I decided that I wanted to give beer brewing a try. A couple of weeks ago, my friend Chris came over and helped me brew my first batch of beer. Chris has been brewing beer for years so he let me borrow all of the necessary equipment. All I needed to do was buy a kit with the necessary ingredient. I went to the Home Brew Emporium in West Boylston and bought a "Brewers Best Robust Porter" kit. It included: Instructions, 2 cans of Malt Extract, a bag of sugar, yeast, 2 packets of hops (Cluster bittering hops and Willamette flavoring hops), a 1lb bag of mixed grains (crushed crystal malt, black patent malt and chocolate malt), a mesh bag for steeping the grains, and 60 bottle caps.
The way you brew beer is first you steep the grains in a giant pot of water.

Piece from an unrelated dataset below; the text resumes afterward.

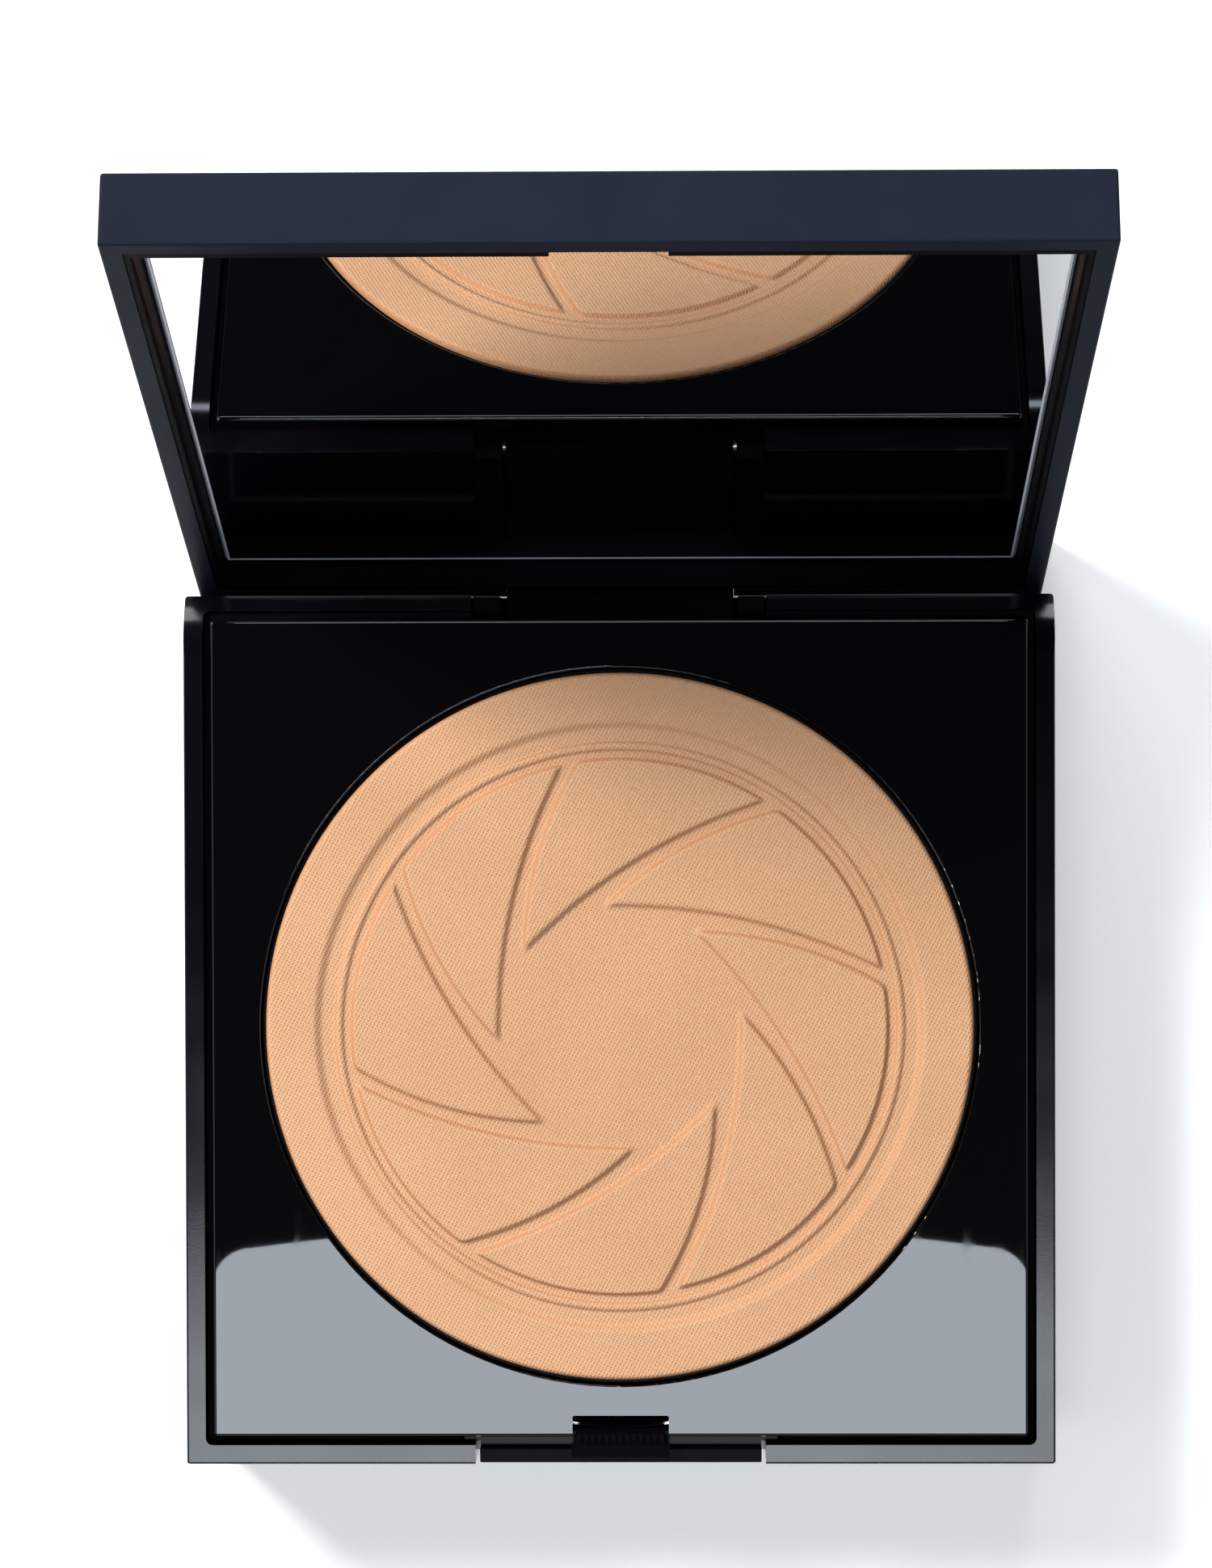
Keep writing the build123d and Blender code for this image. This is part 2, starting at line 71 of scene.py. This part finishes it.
class Shader:
    """One procedural material: a Principled shader and the nodes that feed it."""

    def __init__(self, name, color, roughness, **sockets):
        self.material = bpy.data.materials.new(name)
        self.material.use_nodes = True
        self.tree = self.material.node_tree
        self.principled = next(n for n in self.tree.nodes if n.type == "BSDF_PRINCIPLED")
        self.principled.inputs["Base Color"].default_value = (*color, 1)
        self.principled.inputs["Roughness"].default_value = roughness
        for socket, value in sockets.items():
            self.principled.inputs[socket.replace("_", " ")].default_value = value
        self.place = self.node("ShaderNodeTexCoord").outputs["Object"]

    def node(self, kind, **settings):
        made = self.tree.nodes.new(kind)
        for setting, value in settings.items():
            setattr(made, setting, value)
        return made

    def link(self, source, target):
        self.tree.links.new(source, target)

    def math(self, operation, a, b=None, c=None):
        made = self.node("ShaderNodeMath", operation=operation)
        for socket, value in zip(made.inputs, (a, b, c)):
            if isinstance(value, bpy.types.NodeSocket):
                self.link(value, socket)
            elif value is not None:
                socket.default_value = value
        return made.outputs[0]

    def noise(self, size, detail=3.0, roughness=0.55, stretch=(1, 1, 1), seed=0.0):
        """A noise of about 0 to 1, with features of that size in metres."""
        mapping = self.node("ShaderNodeMapping")
        mapping.inputs["Scale"].default_value = stretch
        mapping.inputs["Location"].default_value = (seed, seed * 0.7, seed * 0.3)
        self.link(self.place, mapping.inputs["Vector"])
        made = self.node("ShaderNodeTexNoise")
        made.inputs["Scale"].default_value = 1 / size
        made.inputs["Detail"].default_value = detail
        made.inputs["Roughness"].default_value = roughness
        self.link(mapping.outputs["Vector"], made.inputs["Vector"])
        return made.outputs["Fac"]

    def ramp(self, value, low, high, to_low, to_high):
        made = self.node("ShaderNodeMapRange", interpolation_type="SMOOTHSTEP")
        for socket, number in zip(list(made.inputs)[1:5], (low, high, to_low, to_high)):
            socket.default_value = number
        self.link(value, made.inputs["Value"])
        return made.outputs["Result"]

    def tint(self, value, low_color, high_color):
        """Base colour that goes from one colour to another with value."""
        made = self.node("ShaderNodeMix", data_type="RGBA")
        self.link(value, made.inputs["Factor"])
        made.inputs["A"].default_value = (*low_color, 1)
        made.inputs["B"].default_value = (*high_color, 1)
        return made.outputs["Result"]

    def color(self, socket):
        self.link(socket, self.principled.inputs["Base Color"])

    def rough(self, socket):
        self.link(socket, self.principled.inputs["Roughness"])

    def bump(self, height, distance, strength=1.0):
        """Adds a bump of that height in metres over any earlier one."""
        made = self.node("ShaderNodeBump")
        made.inputs["Strength"].default_value = strength
        made.inputs["Distance"].default_value = distance
        self.link(height, made.inputs["Height"])
        before = self.principled.inputs["Normal"]
        if before.is_linked:
            self.link(before.links[0].from_socket, made.inputs["Normal"])
        self.link(made.outputs["Normal"], before)


def dress(node, shader):
    """Gives a CAD node its finish."""
    slots = nodes[node].data.materials
    slots.clear()
    slots.append(shader.material)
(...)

We used a digital thermometer to make sure the steep was between 160 and 170 F for a hlaf an hour.
Then we removed the steeping bag, raised the temperature to poinling and threw in the bittering hops. After 50 minutes, we added the flavoring hops and the the two cans of Malt Extract. The instructions say to add the Malt when you start the boil, but Chris said that increases the risk of burning the sugars.
After another 10 minutes, we removed the pot from and then used a copper coil to rapidly cool the "wort" (which is what the mixture is called at this point).

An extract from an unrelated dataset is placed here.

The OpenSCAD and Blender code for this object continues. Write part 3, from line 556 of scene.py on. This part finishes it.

Once the mixture gets down to around 120 F, we poured it through a filtering funnel to into a 6.5 gallon carboy (a big glass jug that looks like a watercooler bottle). We filled the carboy up to the 5 gallon mark with cool water (lowering the temp to under 90 F) and then "pitched" in the yeast. We then capped the carboy with a special cap that allowed the yeast to blow off the inital foam that is created from the initial carbonation.
Six days later, I siphoned carboy into a 5 gallon bucket and mixed in the remaining sugars. From this 5 gallon bucket, I bottled the beer. The day I bottled the beer I made a "Holiday Ale" with my own concoction: 1lb of Crystal Malt, 2 packets of Mt. Hood Hops, 2 cans of extra light malt, cinnamon sticks, ground nutmeg, and honey for the finishing sugars. They are both bottled and should be aged enough for drinking by the week of thanksgiving.